The entries below contain a line with "const pouchNear = fold + seatGap;" and a line with "bpy.data.objects.remove(obj)". Retype exactly everything from the first down to the second, both included, and nothing else.

# start of Task inputs

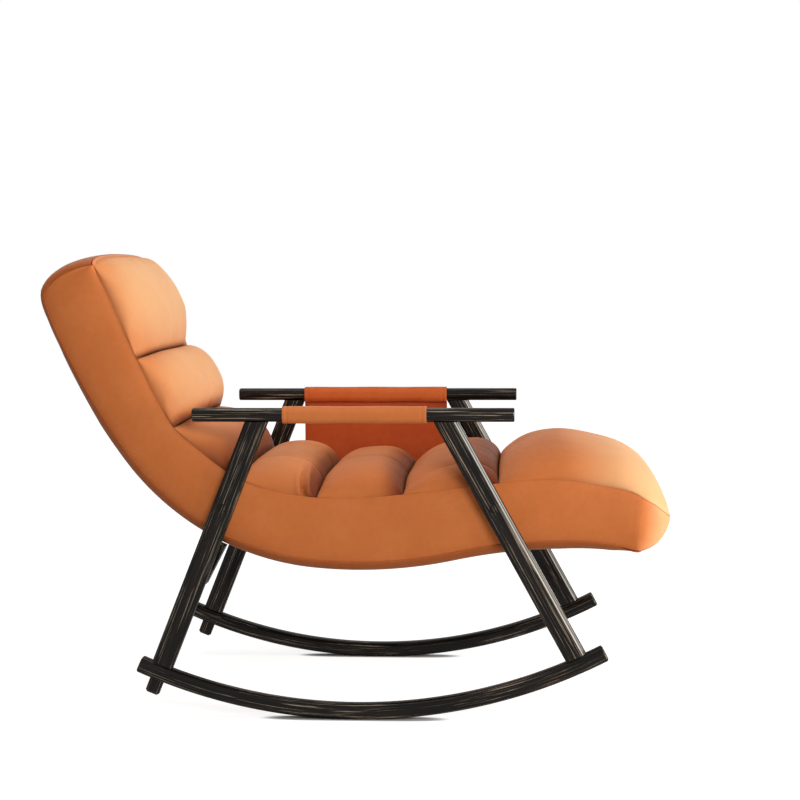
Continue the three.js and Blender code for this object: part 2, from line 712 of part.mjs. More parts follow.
function seatFixing(sideName, side, placeName) {
  const centre = boltCentres[placeName];
  const name = `${placeName}_${sideName}`;
  const legOuter = frameSpacing / 2 + legThickness / 2;
  const headSeat = legOuter - capPocketDepth;
  const nutOuter = plateInner - seatGap;
  const nutInner = nutOuter - nutPlateThickness;
  const depths = (profile) => profile.map(([r, depth]) => [r, side * depth]);
  addPiece(`seat_bolt_${name}`, turned(centre, depths([
    [0, nutInner - boltTail], [boltRadius, nutInner - boltTail], [boltRadius, headSeat + seatGap],
    [boltHeadRadius, headSeat + seatGap], [boltHeadRadius, headSeat + boltHeadLength],
    [0, headSeat + boltHeadLength],
  ])), steel);
  const capFace = legOuter + capProud;
  addPiece(`bolt_cap_${name}`, turned(centre, depths([
    [0, capFace - capThickness], [capRadius, capFace - capThickness], [capRadius, capFace - capRimWidth / 2],
    [capRadius - capRimWidth / 2, capFace], [capRadius - capRimWidth, capFace],
    [capRadius - 2 * capRimWidth, capFace - capRimWidth / 2], [0, capFace - capRimWidth / 2],
  ])), darkWood);
  addPiece(`seat_spacer_${name}`, turned(centre, depths([
    [boltRadius + boltPlay, plateOuter + seatGap], [boltRadius + boltPlay + spacerWall, plateOuter + seatGap],
    [boltRadius + boltPlay + spacerWall, seatSide - seatGap], [boltRadius + boltPlay, seatSide - seatGap],
    [boltRadius + boltPlay, plateOuter + seatGap],
  ])), steel);
  const plate = new THREE.BoxGeometry(nutPlateSize, nutPlateThickness, nutPlateSize)
    .translate(centre.x, side * (nutOuter + nutInner) / 2, centre.z);
  addPiece(`nut_plate_${name}`, cut(plate, [pin(centre, boltRadius + boltPlay, 0, side * seatSide)]), steel);
}

// Corbel under the seat, against the inner face of each rear leg
function corbel(sideName, side) {
  const legFront = (height) => rearLine.at(height).x + legWidth / 2 / rearLine.up.z;
  const legBack = (height) => rearLine.at(height).x - legWidth / 2 / rearLine.up.z;
  const topHeight = boltCentres.rear.z - boxingHeight * corbelTopShare;
  const lowHeight = topHeight - corbelDrop;
  const backHeight = lowHeight + corbelDrop * corbelBackShare;
  const outline = new THREE.Shape([
    new THREE.Vector2(legFront(lowHeight), lowHeight),
    new THREE.Vector2(legFront(topHeight) + corbelReach, topHeight),
    new THREE.Vector2(legBack(topHeight), topHeight),
    new THREE.Vector2(legBack(backHeight), backHeight),
  ]);
  const block = outward(new THREE.ExtrudeGeometry(outline, { depth: corbelDepth, bevelEnabled: false })
    .rotateX(Math.PI / 2).translate(0, side * (seatSide - seatGap - corbelDepth / 2) + corbelDepth / 2, 0));
  const seatZone = seatLoft(stationsBetween(0, seatLength),
    () => boxSection(seatSide, -seatGap, boxingHeight));
  addPiece(`corbel_${sideName}`, cut(block, [seatZone]), darkWood);
}

// Leather on the arms

function armSleeve(sideName, side, rear, front) {
  const middle = railUnderside + railHeight / 2;
  const between = (grow, round, ends) => bar(
    new THREE.Vector3(-rear - ends, 0, middle), new THREE.Vector3(front + ends, 0, middle),
    railHeight + 2 * grow, railWidth + 2 * grow, round);
  const sleeve = addPiece(`arm_sleeve_${sideName}`, cut(between(sleeveWall, railRound + sleeveWall, 0),
    [between(seatGap, railRound, cutOverrun)]), leather);
  sleeve.position.y = side * frameSpacing / 2;
}

// Panel and pouch that hang from the left sleeve and swing on the fold above the panel
function pocket() {
  const fold = pocketThickness / 2;
  const hinge = railUnderside - sleeveWall - seatGap - fold;
  const rear = -leftSleeveRear + pocketSideInset;
  const front = leftSleeveFront - pocketSideInset;
  const hanging = new THREE.Group();
  hanging.position.set(0, frameSpacing / 2, hinge);
  chair.add(hanging);

  const outline = (inset, top, bottom) => {
    const shape = new THREE.Shape();
    const corner = pocketCorner - inset;
    shape.moveTo(rear + inset, top);
    shape.lineTo(rear + inset, bottom + corner);
    shape.absarc(rear + inset + corner, bottom + corner, corner, Math.PI, 1.5 * Math.PI, false);
    shape.absarc(front - inset - corner, bottom + corner, corner, 1.5 * Math.PI, 2 * Math.PI, false);
    shape.lineTo(front - inset, top);
    return shape;
  };
  const sheet = (inset, top, bottom, depth, near) => outward(new THREE.ExtrudeGeometry(
    outline(inset, top, bottom), { depth, bevelEnabled: false, curveSegments: pocketCornerSteps })
    .rotateX(Math.PI / 2).translate(0, near + depth, 0));
  const bead = new THREE.CylinderGeometry(fold, fold, front - rear, holeSides / 2)
    .rotateZ(Math.PI / 2).translate((front + rear) / 2, 0, 0);
  addPiece('pocket_panel', join(sheet(0, 0, -pocketDrop, pocketThickness, -fold), bead), leather, hanging);

  const pouchNear = fold + seatGap;
  const pouchBottom = -pocketDrop + pouchInset;
  addPiece('pocket_pouch', cut(sheet(pouchInset, -pouchDrop, pouchBottom, pouchDepth, pouchNear), [
    sheet(pouchInset + pouchWall, -pouchDrop + cutOverrun, pouchBottom + pouchWall,
      pouchDepth - pouchWall + cutOverrun / 2, pouchNear - cutOverrun / 2),
  ]), leather, hanging);
}

for (const [sideName, side] of [['right', -1], ['left', 1]]) {
  sideFrame(sideName, side);
  corbel(sideName, side);
  sidePlate(sideName, side);
  welt(sideName, side);
  for (const placeName of Object.keys(boltCentres)) seatFixing(sideName, side, placeName);
}
armSleeve('right', -1, rightSleeveRear, rightSleeveFront);
armSleeve('left', 1, leftSleeveRear, leftSleeveFront);
pocket();
seatBody();
seatCover();
rolls.forEach(addRoll);
crossRails.forEach(addCrossRail);
strapSpans.forEach(addStrap);

// The facet at the lowest point stands on the floor
const contactReach = rockerRadius * Math.sin(radians(contactAngle / 2));
chair.position.set(contactForward, 0, -roundedInset(rockerRadius, contactReach));

export default chair;
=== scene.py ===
from functools import partial
from math import cos, pi, radians, sin, sqrt
import bmesh
import bpy
import numpy as np
from mathutils import Matrix, Vector


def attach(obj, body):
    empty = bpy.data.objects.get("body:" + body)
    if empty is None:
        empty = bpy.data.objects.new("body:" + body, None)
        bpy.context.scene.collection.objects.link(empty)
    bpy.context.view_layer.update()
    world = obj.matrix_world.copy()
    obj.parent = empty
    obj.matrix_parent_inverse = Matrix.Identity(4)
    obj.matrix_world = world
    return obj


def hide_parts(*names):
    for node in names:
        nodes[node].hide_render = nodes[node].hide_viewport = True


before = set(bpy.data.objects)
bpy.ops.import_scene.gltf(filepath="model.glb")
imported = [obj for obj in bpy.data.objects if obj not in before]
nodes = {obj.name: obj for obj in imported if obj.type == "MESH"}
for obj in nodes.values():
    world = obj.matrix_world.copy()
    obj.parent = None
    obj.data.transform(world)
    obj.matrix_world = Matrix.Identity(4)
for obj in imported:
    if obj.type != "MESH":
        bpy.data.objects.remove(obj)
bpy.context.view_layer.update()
mm = 0.001                       # the shapes below are worked out in millimetres
print("frame loaded")


def addObject(name, data):
    added = bpy.data.objects.new(name, data)
    bpy.context.scene.collection.objects.link(added)
    return added


# Camera

photoView = {
    "place": (339.9, -3896.3, 870.7),
    "yaw": 3.916,                # degrees towards -X
    "down": 3.968,
    "roll": -0.284,
    "focal": 84.76,
    "sensor": 36,
}


def addCamera(view):
    yaw, down, roll = (radians(view[k]) for k in ("yaw", "down", "roll"))
    ahead = Vector((-sin(yaw) * cos(down), cos(yaw) * cos(down), -sin(down)))
    level = Vector((cos(yaw), sin(yaw), 0))
    upright = level.cross(ahead)
    across = level * cos(roll) + upright * sin(roll)
    up = upright * cos(roll) - level * sin(roll)
    lens = bpy.data.cameras.new("photoCamera")
    lens.lens = view["focal"]
    lens.sensor_width = view["sensor"]
    camera = addObject("photoCamera", lens)
    turn = Matrix((across, up, -ahead)).transposed().to_4x4()
    camera.matrix_world = Matrix.Translation(Vector(view["place"]) * mm) @ turn
    bpy.context.scene.camera = camera


addCamera(photoView)
print("camera set")


# Materials

def linear(red, green, blue):    # from display colour to linear light
    return tuple(c / 12.92 if c <= 0.04045 else ((c + 0.055) / 1.055) ** 2.4 for c in (red, green, blue)) + (1,)


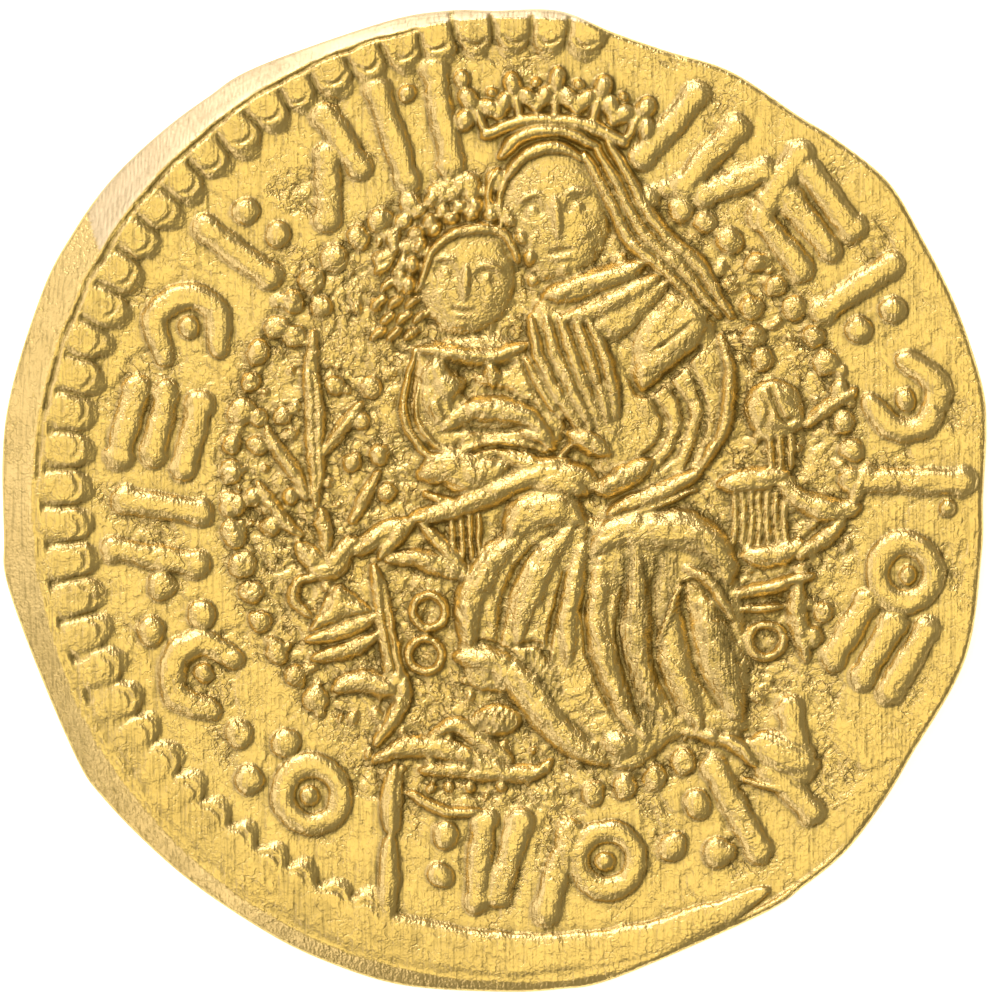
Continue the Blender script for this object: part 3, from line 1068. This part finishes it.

# end of Task inputs

Final result:
  const pouchNear = fold + seatGap;
  const pouchBottom = -pocketDrop + pouchInset;
  addPiece('pocket_pouch', cut(sheet(pouchInset, -pouchDrop, pouchBottom, pouchDepth, pouchNear), [
    sheet(pouchInset + pouchWall, -pouchDrop + cutOverrun, pouchBottom + pouchWall,
      pouchDepth - pouchWall + cutOverrun / 2, pouchNear - cutOverrun / 2),
  ]), leather, hanging);
}

for (const [sideName, side] of [['right', -1], ['left', 1]]) {
  sideFrame(sideName, side);
  corbel(sideName, side);
  sidePlate(sideName, side);
  welt(sideName, side);
  for (const placeName of Object.keys(boltCentres)) seatFixing(sideName, side, placeName);
}
armSleeve('right', -1, rightSleeveRear, rightSleeveFront);
armSleeve('left', 1, leftSleeveRear, leftSleeveFront);
pocket();
seatBody();
seatCover();
rolls.forEach(addRoll);
crossRails.forEach(addCrossRail);
strapSpans.forEach(addStrap);

// The facet at the lowest point stands on the floor
const contactReach = rockerRadius * Math.sin(radians(contactAngle / 2));
chair.position.set(contactForward, 0, -roundedInset(rockerRadius, contactReach));

export default chair;
=== scene.py ===
from functools import partial
from math import cos, pi, radians, sin, sqrt
import bmesh
import bpy
import numpy as np
from mathutils import Matrix, Vector


def attach(obj, body):
    empty = bpy.data.objects.get("body:" + body)
    if empty is None:
        empty = bpy.data.objects.new("body:" + body, None)
        bpy.context.scene.collection.objects.link(empty)
    bpy.context.view_layer.update()
    world = obj.matrix_world.copy()
    obj.parent = empty
    obj.matrix_parent_inverse = Matrix.Identity(4)
    obj.matrix_world = world
    return obj


def hide_parts(*names):
    for node in names:
        nodes[node].hide_render = nodes[node].hide_viewport = True


before = set(bpy.data.objects)
bpy.ops.import_scene.gltf(filepath="model.glb")
imported = [obj for obj in bpy.data.objects if obj not in before]
nodes = {obj.name: obj for obj in imported if obj.type == "MESH"}
for obj in nodes.values():
    world = obj.matrix_world.copy()
    obj.parent = None
    obj.data.transform(world)
    obj.matrix_world = Matrix.Identity(4)
for obj in imported:
    if obj.type != "MESH":
        bpy.data.objects.remove(obj)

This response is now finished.